Now if there is an aggregate in a sub-sub-query that itself contains a NEGAND, then we need to create the same conditional checks in the sub-sub-query for then to propagate these further back up to the cloak. I.e. the following user query:

SELECT SUM(ind_count)
FROM (
  SELECT uid, SUM(name_count) as ind_count
  FROM (
    SELECT uid, name, count(*) as name_count
    FROM demographics
    WHERE age <> 30
    GROUP BY uid, name
  ) d
  GROUP BY uid
) t;

would have to result in something along the following lines for the cloak?

SELECT
  uid,
  SUM(name_count) as ind_count,
  -- The number of total rows that would have been excluded for this user
  -- if the filter was applied.
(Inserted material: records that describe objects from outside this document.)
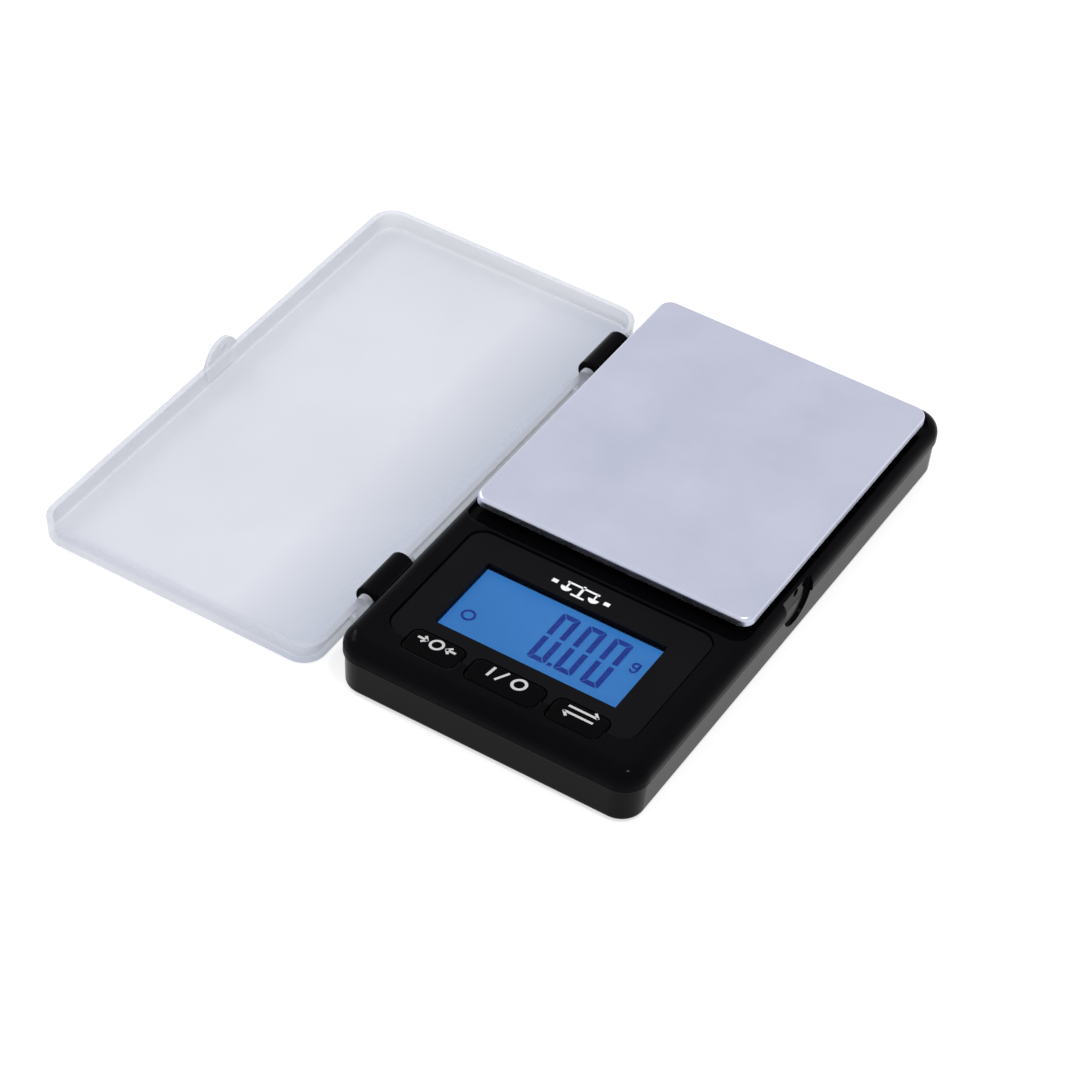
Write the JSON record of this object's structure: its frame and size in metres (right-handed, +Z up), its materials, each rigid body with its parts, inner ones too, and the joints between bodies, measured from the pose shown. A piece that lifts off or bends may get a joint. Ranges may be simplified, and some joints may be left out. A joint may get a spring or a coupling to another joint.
{
  "type": "digital gram scale",
  "caption": "Pocket digital gram scale: black case with backlit readout and keys, satin steel weighing pan, and a clear tray lid hinged at the side, folded open flat.",
  "frame": {"origin": "on the table, at the middle of the open scale's footprint, straight below the lid's hinge line", "axes": "+Z up; +X from the open lid across the hinge to the case; +Y from the readout end to the far end of the weighing pan"},
  "size_m": [0.131, 0.12, 0.016],
  "materials": {
    "case_black": "polished black ABS with a fine moulded skin",
    "panel_grey": "satin very dark grey printed inlay",
    "window_clear": "thin clear acrylic",
    "lcd_blue": "backlit blue liquid-crystal cell",
    "backlight_white": "white light guide",
    "holder_black": "moulded black plastic",
    "zebra": "layered conductive silicone",
    "board_green": "green solder mask on glass-fibre laminate",
    "chip_black": "black epoxy",
    "switch_black": "moulded black plastic",
    "plunger_ivory": "ivory acetal",
    "screw_steel": "nickel-plated steel",
    "cell_steel": "satin stainless cell can",
    "contact_metal": "gold-flashed phosphor bronze",
    "beam_aluminium": "milled aluminium",
    "gauge_foil": "amber polyimide film",
    "gauge_silicone": "white silicone",
    "wire_pvc": "PVC insulation",
    "carrier_black": "satin black ABS",
    "pad_white": "thin adhesive foam",
    "pan_steel": "fine satin stainless steel",
    "foot_rubber": "black rubber",
    "button_black": "glossy black key cap",
    "lid_clear": "clear lightly frosted polystyrene"
  },
  "bodies": {
    "case": {"bottom_case": "case_black", "top_case": "case_black", "display_panel": "panel_grey", "display_window": "window_clear", "lcd_glass": "lcd_blue", "lcd_backlight": "backlight_white", "lcd_holder": "holder_black", "zebra_strip": "zebra", "main_circuit_board": "board_green", "circuit_chips": "chip_black", "tact_switch_housings": "switch_black", "board_screws": "screw_steel", "coin_cells": "cell_steel", "negative_contact_leaves": "contact_metal", "positive_contact_strap": "contact_metal", "load_cell": "beam_aluminium", "strain_gauges": "gauge_foil", "gauge_coating": "gauge_silicone", "load_cell_wires": "wire_pvc", "load_cell_base_screws": "screw_steel", "overload_stop_screw": "screw_steel", "case_screws": "screw_steel", "rubber_feet": "foot_rubber"},
    "lid": {"lid": "lid_clear"},
    "platform": {"platform_carrier": "carrier_black", "carrier_screws": "screw_steel", "pan_adhesive_pads": "pad_white", "weighing_pan": "pan_steel"},
    "battery_door": {"battery_door": "case_black"},
    "tare_key": {"tare_button": "button_black", "tare_switch_plunger": "plunger_ivory"},
    "power_key": {"power_button": "button_black", "power_switch_plunger": "plunger_ivory"},
    "unit_key": {"unit_button": "button_black", "unit_switch_plunger": "plunger_ivory"}
  },
  "joints": [
    {"name": "lid_hinge", "type": "hinge", "parent": "case", "child": "lid", "pos_m": [0, 0, 0.009], "axis": [0, 1, 0], "range_deg": [0, 180]},
    {"name": "platform_travel", "type": "slide", "parent": "case", "child": "platform", "axis": [0, 0, 1], "range_m": [-0.0004, 0], "stiffness_N_per_m": 16000, "springref_m": 0.00003, "deforming": ["load_cell"]},
    {"name": "battery_door_release", "type": "slide", "parent": "case", "child": "battery_door", "axis": [0, 0, -1], "range_m": [0, 0.008]},
    {"name": "tare_key_press", "type": "slide", "parent": "case", "child": "tare_key", "axis": [0, 0, 1], "range_m": [-0.0003, 0], "stiffness_N_per_m": 5000, "springref_m": 0.00002},
    {"name": "power_key_press", "type": "slide", "parent": "case", "child": "power_key", "axis": [0, 0, 1], "range_m": [-0.0003, 0], "stiffness_N_per_m": 5000, "springref_m": 0.00002},
    {"name": "unit_key_press", "type": "slide", "parent": "case", "child": "unit_key", "axis": [0, 0, 1], "range_m": [-0.0003, 0], "stiffness_N_per_m": 5000, "springref_m": 0.00002}
  ]
}
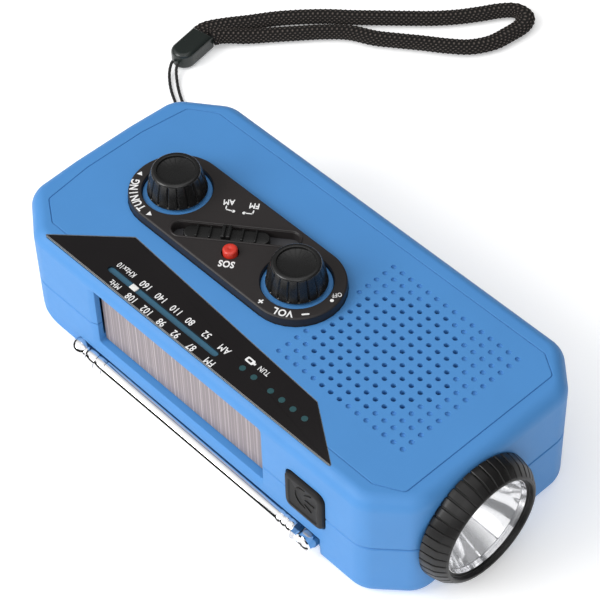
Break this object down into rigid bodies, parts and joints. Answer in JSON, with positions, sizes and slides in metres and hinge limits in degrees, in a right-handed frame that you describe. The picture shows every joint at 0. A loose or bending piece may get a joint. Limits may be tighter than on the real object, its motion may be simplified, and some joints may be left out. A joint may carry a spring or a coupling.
{
  "type": "emergency radio",
  "caption": "Hand-crank emergency radio lying on its back: blue case, control panel, tuning dial, speaker grille, solar cell, torch, telescopic antenna and wrist strap.",
  "frame": {"origin": "on the surface that the radio lies on, under the middle of its box without the wrist strap", "axes": "+X along the case towards the torch, -Y towards the solar cell and the antenna, +Z out of the control panel"},
  "size_m": [0.1654, 0.1569, 0.0392],
  "materials": {
    "case_blue": "satin moulded plastic",
    "panel_charcoal": "satin",
    "knob_black": "semi-gloss",
    "chrome": "polished",
    "steel": "plain",
    "button_red": "satin",
    "dial_gloss": "gloss",
    "pointer_white": "satin",
    "dial_teal": "matt",
    "cone_black": "matt paper",
    "magnet_grey": "matt",
    "solar_brown": "glossy cell under a clear film",
    "ring_black": "satin",
    "lens_clear": "clear",
    "led_clear": "clear",
    "button_rubber": "matt",
    "switch_grey": "satin",
    "gear_white": "satin",
    "board_green": "satin",
    "capacitor_cream": "satin",
    "battery_wrap": "satin film",
    "ferrite_black": "matt",
    "coil_copper": "enamelled wire",
    "cover_blue": "matt",
    "string_black": "thin cord",
    "bead_black": "smooth",
    "strap_black": "braided"
  },
  "bodies": {
    "radio": {"front_case": "case_blue", "rear_case": "case_blue", "control_panel": "panel_charcoal", "dial_window": "dial_gloss", "dial_backplate": "dial_teal", "speaker_frame": "steel", "speaker_cone": "cone_black", "speaker_magnet": "magnet_grey", "solar_cell": "solar_brown", "torch_switch": "switch_grey", "torch_ring": "ring_black", "torch_lens": "lens_clear", "torch_reflector": "chrome", "torch_led": "led_clear", "idler_axle": "steel", "generator_body": "steel", "battery_cell": "battery_wrap", "ferrite_rod": "ferrite_black", "ferrite_coil": "coil_copper", "main_board": "board_green", "tuning_capacitor": "capacitor_cream", "volume_pot": "steel", "band_switch": "switch_grey", "sos_switch": "switch_grey", "usb_a_socket": "steel", "micro_usb_socket": "steel", "lanyard_bar": "steel", "lanyard_string_a": "string_black", "lanyard_string_b": "string_black", "lanyard_bead": "bead_black", "wrist_strap": "strap_black", "case_screw_1": "steel", "case_screw_2": "steel", "case_screw_3": "steel", "case_screw_4": "steel"},
    "tuning": {"tuning_knob": "knob_black"},
    "pointer": {"dial_pointer": "pointer_white"},
    "volume": {"volume_knob": "knob_black"},
    "band": {"band_slider": "knob_black"},
    "sos": {"sos_button": "button_red"},
    "torch_key": {"torch_button": "button_rubber"},
    "antenna_fork": {"antenna_base": "chrome", "antenna_pin": "steel"},
    "antenna_1": {"antenna_tube_1": "chrome"},
    "antenna_2": {"antenna_tube_2": "chrome"},
    "antenna_3": {"antenna_tube_3": "chrome"},
    "antenna_4": {"antenna_tube_4": "chrome"},
    "antenna_5": {"antenna_rod": "chrome", "antenna_tip": "chrome"},
    "crank": {"crank_rotor": "case_blue", "crank_hinge_pin": "steel", "drive_gear": "gear_white"},
    "crank_lever": {"crank_arm": "case_blue"},
    "crank_grip": {"crank_knob": "knob_black"},
    "idler": {"idler_gear": "gear_white"},
    "generator": {"generator_pinion": "gear_white"},
    "cover": {"port_cover": "cover_blue"}
  },
  "joints": [
    {"name": "tuning_turn", "type": "hinge", "parent": "radio", "child": "tuning", "pos_m": [-0.03835, 0.00205, 0.036], "axis": [0, 0, 1], "range_deg": [-230, 56]},
    {"name": "pointer_slide", "type": "slide", "parent": "radio", "child": "pointer", "axis": [1, 0, 0], "range_m": [-0.0076, 0.0305]},
    {"name": "volume_turn", "type": "hinge", "parent": "radio", "child": "volume", "pos_m": [-0.00045, 0.00205, 0.036], "axis": [0, 0, 1], "range_deg": [-120, 150]},
    {"name": "band_slide", "type": "slide", "parent": "radio", "child": "band", "axis": [0.7934, 0.6088, 0], "range_m": [0, 0.0027]},
    {"name": "sos_press", "type": "slide", "parent": "radio", "child": "sos", "axis": [0, 0, -1], "range_m": [0, 0.0008], "stiffness_N_per_m": 400, "springref_m": -0.001},
    {"name": "torch_press", "type": "slide", "parent": "radio", "child": "torch_key", "axis": [0, 1, 0], "range_m": [0, 0.0008], "stiffness_N_per_m": 500, "springref_m": -0.001},
    {"name": "antenna_swivel", "type": "hinge", "parent": "radio", "child": "antenna_fork", "pos_m": [0.03405, -0.02825, 0.0049], "axis": [0, -1, 0], "range_deg": [0, 90]},
    {"name": "antenna_tilt", "type": "hinge", "parent": "antenna_fork", "child": "antenna_1", "pos_m": [0.03405, -0.02825, 0.0049], "axis": [0, 0, 1], "range_deg": [0, 90]},
    {"name": "antenna_pull_2", "type": "slide", "parent": "antenna_1", "child": "antenna_2", "axis": [-1, 0, 0], "range_m": [0, 0.05]},
    {"name": "antenna_pull_3", "type": "slide", "parent": "antenna_2", "child": "antenna_3", "axis": [-1, 0, 0], "range_m": [0, 0.05]},
    {"name": "antenna_pull_4", "type": "slide", "parent": "antenna_3", "child": "antenna_4", "axis": [-1, 0, 0], "range_m": [0, 0.05]},
    {"name": "antenna_pull_5", "type": "slide", "parent": "antenna_4", "child": "antenna_5", "axis": [-1, 0, 0], "range_m": [0, 0.05]},
    {"name": "crank_spin", "type": "hinge", "parent": "radio", "child": "crank", "pos_m": [-0.01895, 0.00205, 0.005], "axis": [0, 0, -1], "continuous": true},
    {"name": "crank_fold", "type": "hinge", "parent": "crank", "child": "crank_lever", "pos_m": [-0.03795, 0.00205, 0.002], "axis": [0, 1, 0], "range_deg": [0, 180]},
    {"name": "crank_knob_spin", "type": "hinge", "parent": "crank_lever", "child": "crank_grip", "pos_m": [-0.00795, 0.00205, 0.01], "axis": [0, 0, -1], "continuous": true},
    {"name": "idler_spin", "type": "hinge", "parent": "radio", "child": "idler", "pos_m": [-0.00085, 0.01055, 0.018], "axis": [0, 0, -1], "continuous": true},
    {"name": "generator_spin", "type": "hinge", "parent": "radio", "child": "generator", "pos_m": [-0.01895, 0.01905, 0.019], "axis": [0, 0, -1], "continuous": true},
    {"name": "cover_open", "type": "hinge", "parent": "radio", "child": "cover", "pos_m": [-0.0635, 0.00155, 0.00935], "axis": [0, -1, 0], "range_deg": [0, 90]}
  ],
  "couplings": [
    {"joint": "pointer_slide", "follows": "tuning_turn", "m_per_rad": -0.00616},
    {"joint": "idler_spin", "follows": "crank_spin", "ratio": -4},
    {"joint": "generator_spin", "follows": "crank_spin", "ratio": 16}
  ]
}
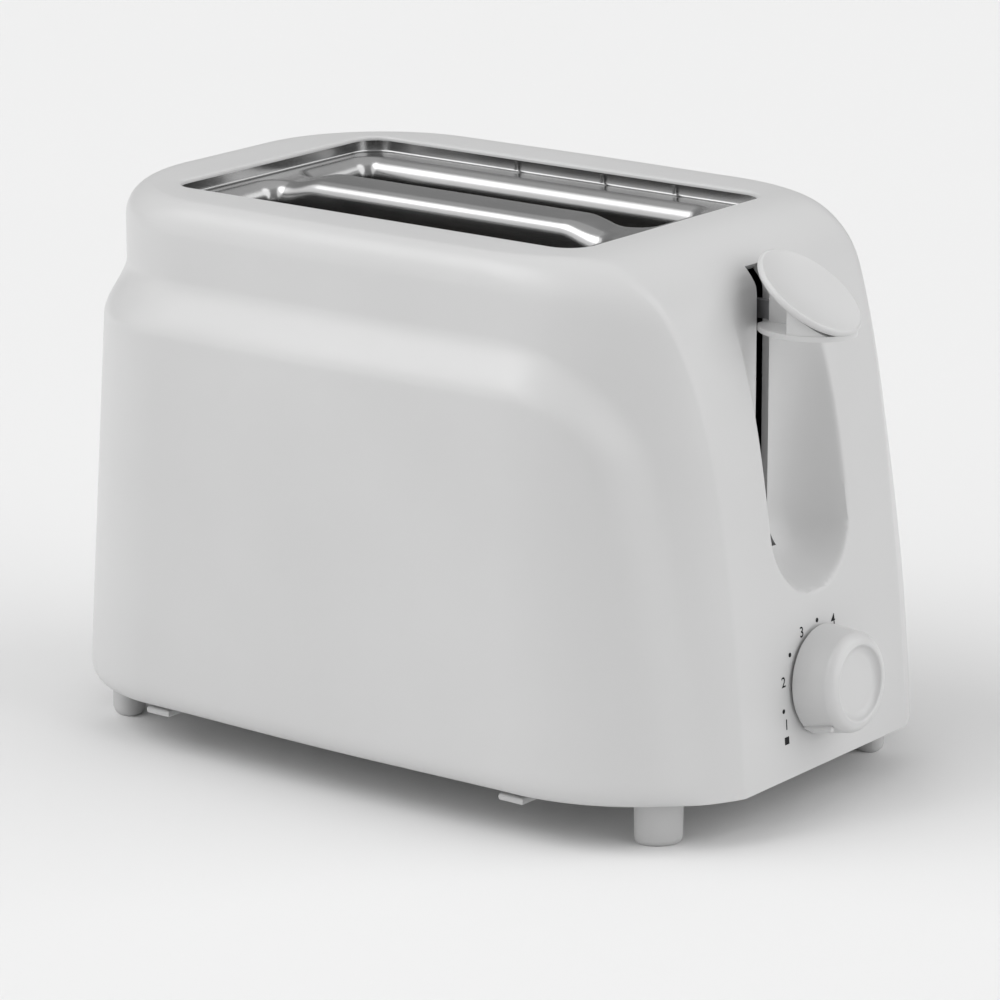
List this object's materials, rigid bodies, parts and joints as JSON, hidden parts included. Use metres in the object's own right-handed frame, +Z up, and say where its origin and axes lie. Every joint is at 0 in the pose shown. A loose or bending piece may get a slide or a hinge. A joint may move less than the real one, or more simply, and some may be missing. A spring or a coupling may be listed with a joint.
{
  "type": "pop up toaster",
  "caption": "Two-slot pop-up toaster: rounded white shell with fuller flanks, steel top with two bread slots, thumb lever in a scooped groove, browning dial and crumb tray.",
  "frame": {"origin": "middle of the overall box, on the table, at the underside of the feet", "axes": "+X towards the lever and dial end, +Y towards the side away from the viewer in the picture (the lever end is to the right), +Z up"},
  "size_m": [0.2698, 0.177, 0.178],
  "materials": {
    "white_plastic": "fine satin moulded white",
    "base_plastic": "matte moulded white",
    "foot_plastic": "matte pale grey",
    "gland_plastic": "matte white",
    "polished_steel": "polished stamped stainless steel",
    "sheet_steel": "rolled galvanised sheet",
    "steel_wire": "drawn wire",
    "mica": "speckled mica sheet",
    "resistance_ribbon": "dull heat-darkened alloy",
    "board_laminate": "phenolic board",
    "component_plastic": "black moulded",
    "soft_iron": "plated laminations",
    "coil_winding": "enamelled copper wire",
    "screw_steel": "zinc plated",
    "bush_plastic": "natural nylon"
  },
  "bodies": {
    "housing": {"outer_shell": "white_plastic", "top_bezel": "polished_steel", "base_plate": "base_plastic", "foot_front_left": "foot_plastic", "foot_front_right": "foot_plastic", "foot_rear_left": "foot_plastic", "foot_rear_right": "foot_plastic", "cord_gland": "gland_plastic", "chassis_front_plate": "sheet_steel", "chassis_rear_plate": "sheet_steel", "reflector_left": "sheet_steel", "reflector_right": "sheet_steel", "bread_guard_left_outer": "steel_wire", "bread_guard_left_inner": "steel_wire", "bread_guard_right_outer": "steel_wire", "bread_guard_right_inner": "steel_wire", "mica_card_left": "mica", "mica_card_right": "mica", "mica_card_centre": "mica", "heater_ribbon_left": "resistance_ribbon", "heater_ribbon_right": "resistance_ribbon", "heater_ribbon_centre": "resistance_ribbon", "guide_rod": "steel_wire", "lift_spring": "steel_wire", "circuit_board": "board_laminate", "board_components": "component_plastic", "electromagnet_core": "soft_iron", "electromagnet_coil": "coil_winding", "browning_control": "component_plastic", "tray_rails": "sheet_steel", "base_screws": "screw_steel", "chassis_screws": "screw_steel", "board_screws": "screw_steel"},
    "carriage": {"carriage_plate": "sheet_steel", "slide_bush": "bush_plastic", "lever_arm": "sheet_steel", "lever_knob": "white_plastic", "armature_plate": "soft_iron", "bread_lift_left": "sheet_steel", "bread_lift_right": "sheet_steel"},
    "browning_dial": {"dial_knob": "white_plastic", "dial_shaft": "screw_steel"},
    "crumb_drawer": {"crumb_tray": "sheet_steel", "tray_handle": "white_plastic"}
  },
  "joints": [
    {"name": "lever_slide", "type": "slide", "parent": "housing", "child": "carriage", "axis": [0, 0, -1], "range_m": [0, 0.063], "stiffness_N_per_m": 66, "springref_m": -0.045, "deforming": ["lift_spring"]},
    {"name": "dial_turn", "type": "hinge", "parent": "housing", "child": "browning_dial", "pos_m": [0.1189, -0.0015, 0.042], "axis": [-0.9967, 0, -0.0809], "range_deg": [0, 275]},
    {"name": "crumb_tray_slide", "type": "slide", "parent": "housing", "child": "crumb_drawer", "axis": [-1, 0, 0], "range_m": [0, 0.15]}
  ]
}
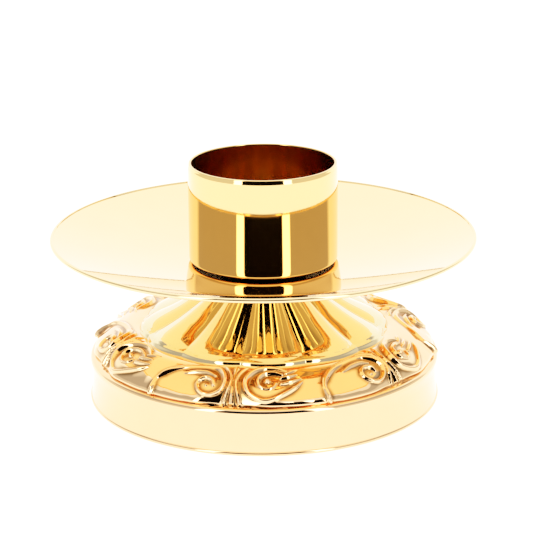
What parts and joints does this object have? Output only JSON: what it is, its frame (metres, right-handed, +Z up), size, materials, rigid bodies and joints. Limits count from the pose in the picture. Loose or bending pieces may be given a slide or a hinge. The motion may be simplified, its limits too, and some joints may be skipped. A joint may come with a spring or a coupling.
{
  "type": "pillar candle holder",
  "caption": "Low round candle holder of polished gold-coloured brass: straight cup for a pillar candle, wide dished drip pan, and a flared embossed foot with a plain skirt.",
  "frame": {"origin": "centre of the circle that the foot rests on, at the height of the table", "axes": "+Z up along the axis of the tie rod, cup and pan; every piece is round about it"},
  "size_m": [0.12, 0.12, 0.068],
  "materials": {
    "gilt_brass_base": "mirror-polished and gold-plated, embossed",
    "gilt_brass_pan": "mirror-polished and gold-plated, spun",
    "gilt_brass_cup": "mirror-polished and gold-plated, turned",
    "gilt_brass_turned": "polished and gold-plated, turned",
    "bare_brass": "as turned, unpolished",
    "zinc_steel": "bright zinc plated"
  },
  "bodies": {
    "stand": {"base_shell": "gilt_brass_base", "base_washer": "zinc_steel", "lock_washer": "zinc_steel", "hex_nut": "zinc_steel", "tie_rod": "zinc_steel", "neck_collar": "gilt_brass_turned", "drip_pan": "gilt_brass_pan", "seat_washer": "bare_brass"},
    "bush": {"cup_bush": "bare_brass"},
    "cup": {"cup_shell": "gilt_brass_cup"}
  },
  "joints": [
    {"name": "cup_rise", "type": "slide", "parent": "stand", "child": "bush", "axis": [0, 0, 1], "range_m": [0, 0.005]},
    {"name": "cup_turn", "type": "hinge", "parent": "bush", "child": "cup", "pos_m": [0, 0, 0.04], "axis": [0, 0, 1], "range_deg": [0, 1800]}
  ],
  "couplings": [
    {"joint": "cup_rise", "follows": "cup_turn", "m_per_rad": 0.00015915}
  ]
}
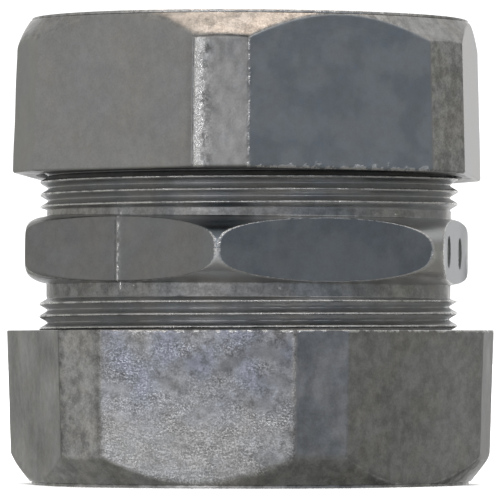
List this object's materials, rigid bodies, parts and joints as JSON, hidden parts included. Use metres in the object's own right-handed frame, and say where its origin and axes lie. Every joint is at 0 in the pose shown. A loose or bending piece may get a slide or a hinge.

If there are enough distinct users with the filter,
  -- the `ind_count` should be decreased by `total_name_count_age_30_exclusion`
  -- for this user
  SUM(name_count_age_30_exclusion) as total_name_count_age_30_exclusion
FROM (
  SELECT
    uid,
    name,
    count(*) as name_count,
    -- The number of rows that would have been excluded if the condition was in place.
    -- It needs to floated up to the `cloak`
    SUM(CASE WHEN age = 30 THEN 1 ELSE 0 END) as name_count_age_30_exclusion
  FROM demographics
  GROUP BY uid, name
) d
GROUP BY uid
sebastian commented 6 years ago

All this seems easy enough for count's, but substantially more tricky when it comes to other aggregates, where we end up having to float a significantly higher and distinct set of values up to the cloak for it to understand what needs to happen...

sebastian commented 6 years ago

Moving this out of the current release. This release will contain fixes that solve the challenge problems.